Действие этой повести, как легко догадаться, происходит в центре Минска, расположенного, согласно новейшим географическим изысканиям, в самом центре Европы.
Так, гуляя, встретил я расцвет заката, насладился болезненной краткостью мига (края небес вспыхнули нежно–розово — и обратились в малиновые угли, которые быстро истлели в пепел), проводил его и настроился на то, что сейчас вот, сию минуту, на моих глазах померкнет небо, станут сгущаться сумерки (по–моему, это похлеще, чем «мороз крепчал»; но это к месту, и потому пошлость посрамлена; разве нет?), превращая день в ночь.

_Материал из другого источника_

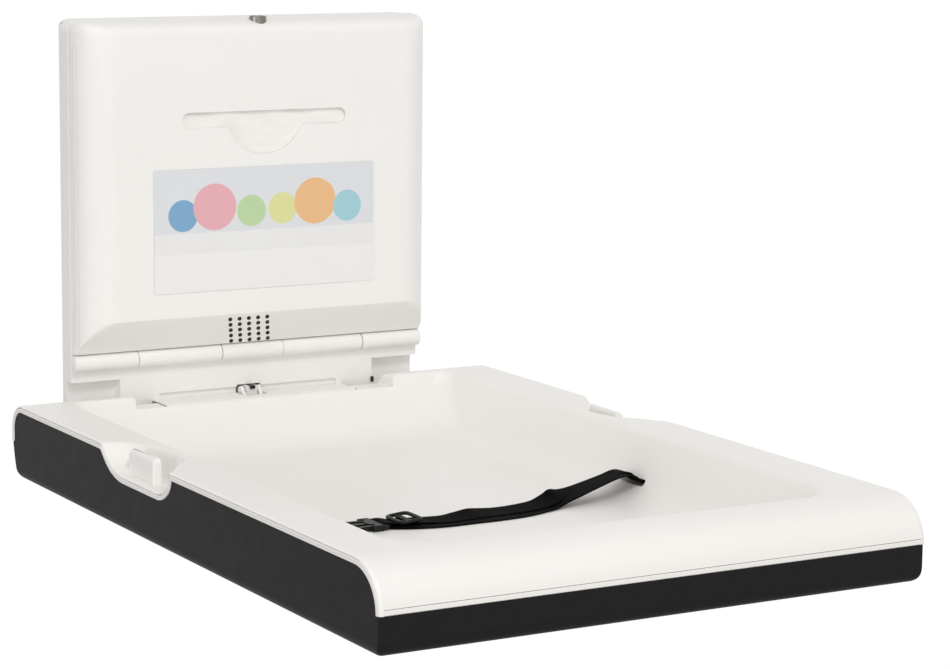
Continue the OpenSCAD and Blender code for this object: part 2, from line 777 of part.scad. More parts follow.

Набережная полна была народу — всё сплошь молодые и очень молодые весёлые лица, громкие разговоры под пиво, беззаботный смех: улицы утомлённых возрастом городов принадлежат молодым. Всё было замечательно; мешало лишь то, что молодых не волновало совершенство смысла. Впрочем, молодости хотелось простить даже этот порок варваров, который завтра поставит под угрозу будущее городов.